The Feast of St. Andrew
(Rm 10:9-18, Mt 4:18-22)
Some people love to be in the spotlight. When you’re visiting with them, they somehow have a habit of always bringing the conversation back to themselves. If you could make a cartoon drawing of a person like that it might look like a room full of people with this person standing on a table asserting, “Hey everybody, it’s all about me!”
Another image might be an auditorium with a stage and audience section. Everything is dark except for a spotlight up on stage. Let’s say the performers up on stage have a way of moving the spotlight themselves. It’s as if some people like to move the spotlight away from themselves when they find it there, and others like to bring it back when they see it has drifted away.
Today we are celebrating the feast of St. Andrew. He seems to be the type of person who is content to not be in the limelight. As I’ve mentioned in a previous homily, he was one of the first four disciples chosen but is left out of the Transfiguration, the raising of Jairus’ daughter, and the inner circle of Gethsemani. James and John were more flamboyant and received the name “Sons of Thunder.” Peter was more talkative and impetuous and gets a lot more attention in the New Testament. But the few times we see the spotlight on Andrew, he quickly directs it away to someone else.
In the first chapter of John’s Gospel, John the Baptist points to Jesus and says, “Look! There is the Lamb of God!” Andrew and John follow him and spend the rest of the day with him.

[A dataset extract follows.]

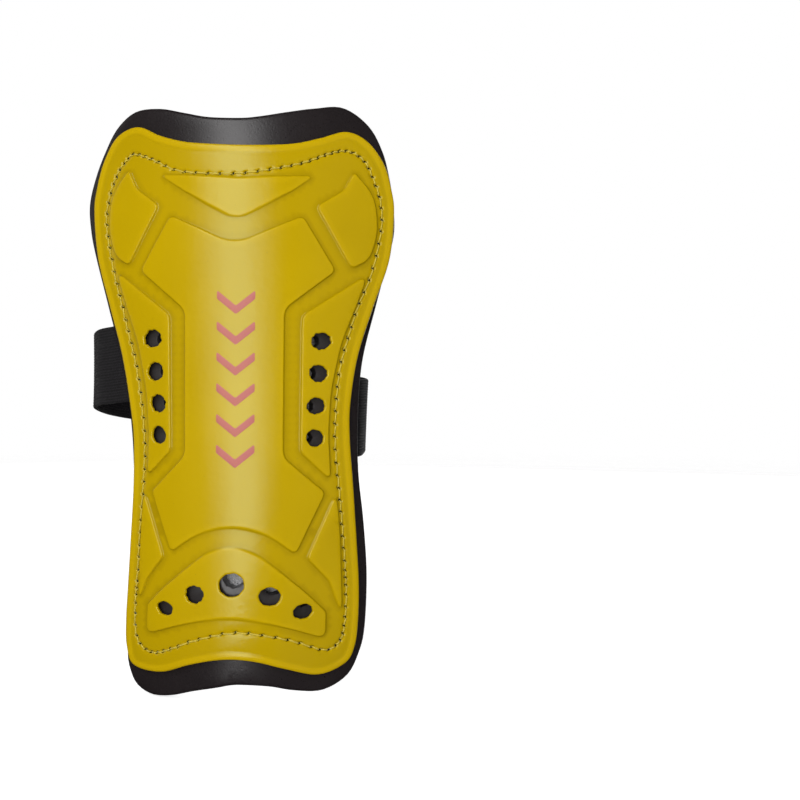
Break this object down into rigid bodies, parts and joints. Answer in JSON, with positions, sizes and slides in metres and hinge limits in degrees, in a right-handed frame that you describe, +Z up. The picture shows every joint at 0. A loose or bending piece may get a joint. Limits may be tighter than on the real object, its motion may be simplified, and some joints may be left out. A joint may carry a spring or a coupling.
{
  "type": "shin guard",
  "caption": "Strap-on shin guard: curved glossy moulded shell with raised panels and vent holes, stitched to a foam liner, with an elastic hook-and-loop strap behind.",
  "frame": {"origin": "the point of the lining that touches the front of the shin, on the guard's centre line at mid-height", "axes": "+Z up the shin towards the knee, +Y from the guard into the leg, +X to the right of someone looking at the shell's outer face"},
  "size_m": [0.1151, 0.0798, 0.2031],
  "materials": {
    "shell_vinyl": "semi-gloss moulded yellow vinyl",
    "liner_foam": "charcoal closed-cell foam with a soft sheen",
    "lining_knit": "matt light grey brushed knit",
    "seam_thread": "yellow polyester thread",
    "strap_elastic": "black ribbed elastic webbing",
    "strap_thread": "black polyester thread",
    "hook_and_loop": "black hook-and-loop tape",
    "shell_print": "salmon screen-printed ink"
  },
  "bodies": {
    "guard": {"shell": "shell_vinyl", "foam_liner": "liner_foam", "lining_fabric": "lining_knit", "needle_thread": "seam_thread", "bobbin_thread": "seam_thread", "long_strap_anchor": "strap_elastic", "long_strap_tack": "strap_thread", "short_strap_anchor": "strap_elastic", "short_strap_tack": "strap_thread"},
    "long_side": {"long_strap_side": "strap_elastic"},
    "long_back": {"long_strap_back": "strap_elastic"},
    "long_tip": {"long_strap_tip": "strap_elastic", "hook_patch": "hook_and_loop", "hook_patch_stitching": "strap_thread"},
    "short_side": {"short_strap_side": "strap_elastic"},
    "short_tip": {"short_strap_tip": "strap_elastic", "loop_patch": "hook_and_loop", "loop_patch_stitching": "strap_thread"}
  },
  "joints": [
    {"name": "strap_open", "type": "hinge", "parent": "guard", "child": "long_side", "pos_m": [-0.04366, 0.01802, 0.01286], "axis": [0, 0, 1], "range_deg": [0, 40]},
    {"name": "long_back_flex", "type": "hinge", "parent": "long_side", "child": "long_back", "pos_m": [-0.05536, 0.04965, 0.00706], "axis": [0, 0, 1], "range_deg": [0, 40]},
    {"name": "long_tip_flex", "type": "hinge", "parent": "long_back", "child": "long_tip", "pos_m": [-0.01568, 0.06942, 0.00125], "axis": [0, 0, 1], "range_deg": [0, 30]},
    {"name": "short_side_flex", "type": "hinge", "parent": "guard", "child": "short_side", "pos_m": [0.03845, 0.01609, -0.00652], "axis": [0, 0, 1], "range_deg": [-20, 0]},
    {"name": "short_tip_flex", "type": "hinge", "parent": "short_side", "child": "short_tip", "pos_m": [0.03956, 0.0463, -0.00513], "axis": [0, 0, 1], "range_deg": [-20, 0]}
  ],
  "couplings": [
    {"joint": "long_back_flex", "follows": "strap_open", "ratio": 1},
    {"joint": "long_tip_flex", "follows": "strap_open", "ratio": 0.75},
    {"joint": "short_side_flex", "follows": "strap_open", "ratio": -0.5},
    {"joint": "short_tip_flex", "follows": "strap_open", "ratio": -0.5}
  ]
}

The next day, Andrew does not use the occasion to call attention to himself but seeks out Simon Peter and says, “We have found the Messiah!” The focus is on Jesus, the long-awaited Messiah.
The spotlight picks out Andrew again in John 6:8. But Andrew quickly deflects it away from himself to a boy with five barley loaves and two fish. Jesus is then able to use that information to feed a crowd of five thousand.
Andrew’s name shows up again in the 12th chapter of John. Some Greeks want to see Jesus and approach Philip. He, in turn, approaches Andrew and passes on their request. Andrew does not try to impress them with himself but quickly makes their request known to Jesus.
I think of times in my own life when I have tried to draw attention to myself and impress people . . . and I cringe. I guess if we can keep God at the center of our lives rather than ourselves, all these other things will fall into place on their own.